La que ha sido calificada por ONG y articulistas como la Directiva de la vergüenza no resultaría compatible con una lectura no restrictiva de la Declaración Universal de los Derechos Humanos y del Convenio Europeo para la Protección de los Derechos Humanos. Tampoco casaría con la Convención de Ginebra sobre el Estatuto de los Refugiados, con la Convención Internacional contra la Tortura ni con la Convención Internacional sobre los Derechos del Niño de 1989. Estas normas internacionales obligan a la mayoría de los Estados miembros de la Unión Europea y sus preceptos no pueden soportar, sin retorcerlos hasta hacerlos irreconocibles, las detenciones y las expulsiones reguladas en legislaciones de muchos países europeos, que la Comisión Europea se propone elevar a categoría de directiva.
El comisario de Derechos Humanos del Consejo de Europa, Thomas Hammarberg, ha sido muy explícito cuando ha declarado que «la detención sólo debe usarse con los criminales, y los inmigrantes no lo son». Sorprendentemente, nadie ha cuestionado la detención. El objeto del debate han sido el período de esa detención, la flexibilización y desnaturalización de las garantías jurídicas y cuestiones tales como la negativa de algunos países a asumir los gastos derivados de la asistencia letrada a las personas que se quiera expulsar (¡qué mezquindad!). Este tipo de actuaciones, entre otras consecuencias nefastas, desacreditan a los estados miembros de la UE cuando éstos se presentan ante la Comunidad Internacional como países que cuentan con sistemas particularmente garantistas de las libertades y derechos fundamentales.

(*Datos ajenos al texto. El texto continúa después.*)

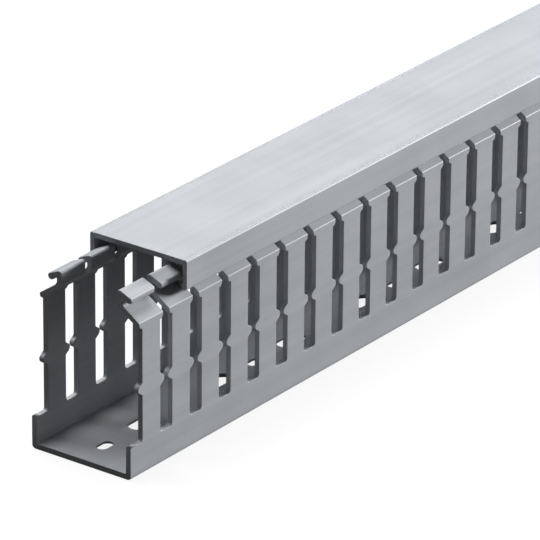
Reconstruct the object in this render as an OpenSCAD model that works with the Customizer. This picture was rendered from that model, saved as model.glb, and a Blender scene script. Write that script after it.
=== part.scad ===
// Slotted wire duct: an extruded and punched base channel with a clip-on cover.
// The duct runs along X, stands on Z = 0 and its base is centred on the origin.
// The head of every finger is one bent strip, which carries the cover's lips.

/* [Stock] */
// Length of the base, and of the cover
duct_len = 500; // [200:10:1000]
// Outside width of the base
base_w = 26; // [20:0.1:60]
// Thickness of the base's walls
wall = 1.25; // [1:0.05:1.5]
// Thickness of the base's floor
floor_t = 1.3; // [0.9:0.05:1.5]
// Radius of the base's two outer bottom edges
bottom_r = 0.8; // [0.3:0.1:1.1]

/* [Side slots] */
// Distance from one slot to the next
pitch = 10; // [8:0.5:20]
// Width of a slot
slot_w = 4; // [3:0.1:6]
// Height of the solid strip below the slots
sill_h = 7.4; // [4:0.1:12]
// Radius of a slot's bottom corners
slot_corner_r = 0.7; // [0.2:0.1:1]
// Gap between two heads, above the slot
head_gap = 2; // [1:0.1:2.5]
// Height at which a slot starts to narrow to that gap
flare_z = 32.9; // [30:0.1:33]
// How far each of the two bumps stands into the slot
bump_out = 1.4; // [0.5:0.05:1.8]
// Length of a bump along the slot
bump_len = 2.9; // [2.6:0.1:6]
// Radius of a bump's tip
bump_r = 1; // [0.5:0.1:1.2]
// Height of the bumps' tips
bump_z = 19.4; // [14:0.1:24]

/* [Heads] */
// Thickness of the bent strip
strip_t = 1.25; // [1:0.05:1.3]
// Height of the bend from the wall to the shoulder
shoulder_z = 34; // [33.9:0.1:36]
// Slope of the shoulder in degrees
shoulder_slope = 34; // [25:1:40]
// Distance that the shoulder reaches inwards
shoulder_run = 3.8; // [3:0.1:4.5]
// Distance from the shoulder's end to the neck
neck_run = 0.75; // [0.5:0.05:1]
// Height of the neck's foot
neck_z = 37.7; // [37.6:0.1:38.2]
// Height of the bend at the top of the neck
crown_z = 39.9; // [39.6:0.05:40.5]
// Slope of the hook, which falls outwards, in degrees
hook_slope = 23.5; // [15:0.5:30]
// Distance that the hook reaches outwards
hook_run = 2.4; // [2:0.1:2.6]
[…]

Deberíamos, además, tener muy presente que en el desarrollo social, cultural y económico europeo han contribuido recursos, pensamiento, arte y población que no son europeos. Esto es innegable y deberíamos ser justos, honestos y consecuentes en reconocerlo. En cualquier caso, la Unión Europea debería implicarse en cumplir, sin ninguna excepción, las obligaciones que dimanan de los instrumentos del Derecho internacional humanitario, y en defender los derechos humanos en todos los países. Además, es necesario hacer un esfuerzo por armonizar políticas de solidaridad y de responsabilidad con los países de los que son originarias «las personas nacionales de países terceros», máxime cuando Europa no es ajena a la crisis alimentaria por el aumento de la demanda de agrocarburantes o la falta de control de la especulación financiera. No es de recibo que mientras observamos cómo aumentan las protestas por la subida de los precios de los alimentos, que han afectado ya a numerosos países, tratemos de decidir como una prioridad, la manera más rápida y eficaz de detener y expulsar a personas inmigrantes 'sin papeles'.

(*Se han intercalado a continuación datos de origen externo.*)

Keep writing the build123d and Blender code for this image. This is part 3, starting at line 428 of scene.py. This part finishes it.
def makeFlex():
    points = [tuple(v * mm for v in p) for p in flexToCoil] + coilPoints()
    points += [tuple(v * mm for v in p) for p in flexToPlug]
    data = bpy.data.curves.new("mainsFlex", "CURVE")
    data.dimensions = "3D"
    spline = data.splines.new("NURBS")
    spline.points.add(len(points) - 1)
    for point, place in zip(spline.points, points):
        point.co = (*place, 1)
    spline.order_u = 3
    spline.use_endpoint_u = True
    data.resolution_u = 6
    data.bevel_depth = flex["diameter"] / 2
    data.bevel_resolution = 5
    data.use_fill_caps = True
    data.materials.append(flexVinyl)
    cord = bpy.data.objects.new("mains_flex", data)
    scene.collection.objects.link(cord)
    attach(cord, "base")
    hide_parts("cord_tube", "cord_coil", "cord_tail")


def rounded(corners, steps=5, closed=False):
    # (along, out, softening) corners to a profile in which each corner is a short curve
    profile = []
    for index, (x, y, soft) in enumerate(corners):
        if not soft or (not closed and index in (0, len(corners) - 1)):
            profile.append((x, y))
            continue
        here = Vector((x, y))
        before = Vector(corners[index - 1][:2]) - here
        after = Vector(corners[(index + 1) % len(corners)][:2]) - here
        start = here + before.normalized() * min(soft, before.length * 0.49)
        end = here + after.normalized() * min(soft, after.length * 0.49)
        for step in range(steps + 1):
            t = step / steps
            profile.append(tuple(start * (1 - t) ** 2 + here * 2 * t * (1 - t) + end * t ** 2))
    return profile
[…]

No debemos obviar, de todos modos, que el desarrollo de los derechos sociales en la UE es alto y que ello limita la capacidad de absorción, en términos de equidad social, de población inmigrante. Pero ante este formidable reto no deberíamos achicar -y mucho menos anular- los fundamentos de nuestras democracias, sino hacer uso de la política, de la política con mayúsculas. La política debería llevar el timón de todo lo relacionado con los flujos migratorios sin dejarlo a los vaivenes y a la falta de escrúpulos de los mercados. Se debería diseñar a escala europea una verdadera política de inmigración, en clave constructiva y humanitaria, y con perspectiva de futuro, anticipándose a problemas previsibles. Deberían conjugarse en los diferentes ámbitos territoriales políticas sociales y de inmigración, y eso obliga a pensar, a debatir, a planificar, a coordinarse, a habilitar cauces de participación a las ONG. Y la UE debería elaborar de forma definitiva un Plan Marshall para África, a la que en la época de la colonización, y aun después, ha extraído ingentes cantidades de recursos.

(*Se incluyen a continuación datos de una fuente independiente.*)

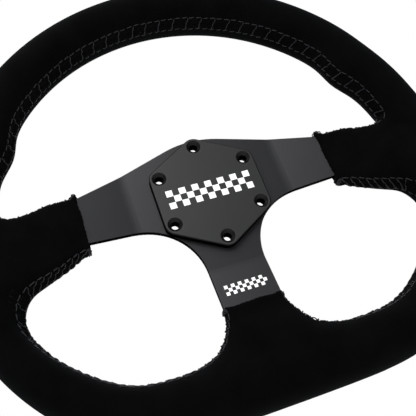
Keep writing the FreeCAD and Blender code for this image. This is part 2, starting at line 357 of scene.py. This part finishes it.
def padGrid(rows, place):
    # superellipses along the spoke; the first and last are drawn in to a point, which closes the ends
    count, sides = grip["padSteps"], grip["padTurns"]
    along = np.linspace(rows[0, 0] + 0.5, rows[-1, 0], count)[np.r_[0, 0:count, count - 1]]
    high, low, half = smoothRows(rows, along).T
    turn = np.linspace(0, 2 * math.pi, sides, endpoint=False)
    c = np.sign(np.cos(turn)) * np.abs(np.cos(turn)) ** grip["padSquareness"]
    s = np.sign(np.sin(turn)) * np.abs(np.sin(turn)) ** grip["padSquareness"]
    shrink = np.ones(count + 2)
    shrink[[0, -1]] = 0
    across = ((high + low) / 2)[:, None] + ((high - low) / 2 * shrink)[:, None] * c
    depth = sheetMiddle(along)[:, None] + (half * shrink)[:, None] * s
    points = place(np.broadcast_to(along[:, None], across.shape), across, depth)
    return points.reshape(-1, 3), gridQuads(count + 2, sides, False, True)


def buildCover():
    # the grids overlap; remeshed to even quads of one skin, then drawn onto the smooth field
    parts = [ringGrid(),
             padGrid(sidePad, lambda a, t, y: np.stack([a, y, t], -1)),
             padGrid(sidePad, lambda a, t, y: np.stack([-a, y, t], -1)),
             padGrid(bottomPad, lambda a, t, y: np.stack([t, y, -a], -1))]
    offsets = np.cumsum([0] + [len(p) for p, q in parts[:-1]])
    points = np.concatenate([p for p, q in parts])
    quads = np.concatenate([q + o for (p, q), o in zip(parts, offsets)])
    rough = meshFromArrays("gripCover", points, quads)
    remesh = rough.modifiers.new("evenQuads", "REMESH")
    remesh.mode = "VOXEL"
    remesh.voxel_size = grip["voxel"] * mm
    remesh.use_smooth_shade = True
    soften = rough.modifiers.new("soften", "SMOOTH")
    soften.factor, soften.iterations = 0.5, 6
    applied = bpy.data.meshes.new_from_object(rough.evaluated_get(bpy.context.evaluated_depsgraph_get()))
    rough.modifiers.clear()
    old = rough.data
    rough.data = applied
    bpy.data.meshes.remove(old)
    co = np.empty(len(applied.vertices) * 3)
    applied.vertices.foreach_get("co", co)
    co = ontoField(coverField, co.reshape(-1, 3) / mm, 6)
    applied.vertices.foreach_set("co", (co * mm).ravel())
    applied.update()
    print("cover:", len(applied.vertices), "vertices")
    return rough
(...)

Lo que es inadmisible desde el punto de vista de los derechos humanos es que bajo el concepto equívoco de retención estén detenidas 20.000 personas en Europa en condiciones muchas veces lamentables, por orden gubernativa y sin intervención judicial, y que la UE se disponga no sólo a amparar esa situación, sino a facilitar su expulsión sin las debidas garantías. El sistema de garantías de protección de los derechos humanos es, precisamente, una pieza nuclear y esencial en un Estado democrático de Derecho, y eso significa que en cualquier proceso de detención y de expulsión deben intervenir desde el primer momento jueces y abogados. Si no, nos estamos cargando los fundamentos de la democracia, y esto un defensor de los derechos humanos, en este caso el Ararteko, no lo puede consentir.
«Todos los seres humanos nacen libres e iguales en dignidad y derechos y, dotados como están de razón y de conciencia, deben comportarse fraternalmente los unos con los otros». Así reza el artículo primero de la Declaración Universal de los Derechos Humanos, que este año cumple 60 años. La Unión Europea está a punto de introducir en dicha hermosa proclama una modificación que conllevará la exclusión de ella de centenares de miles de mujeres, hombres, adolescentes, niñas y niños, y que, al mismo tiempo, eliminará el deber ético de la fraternidad.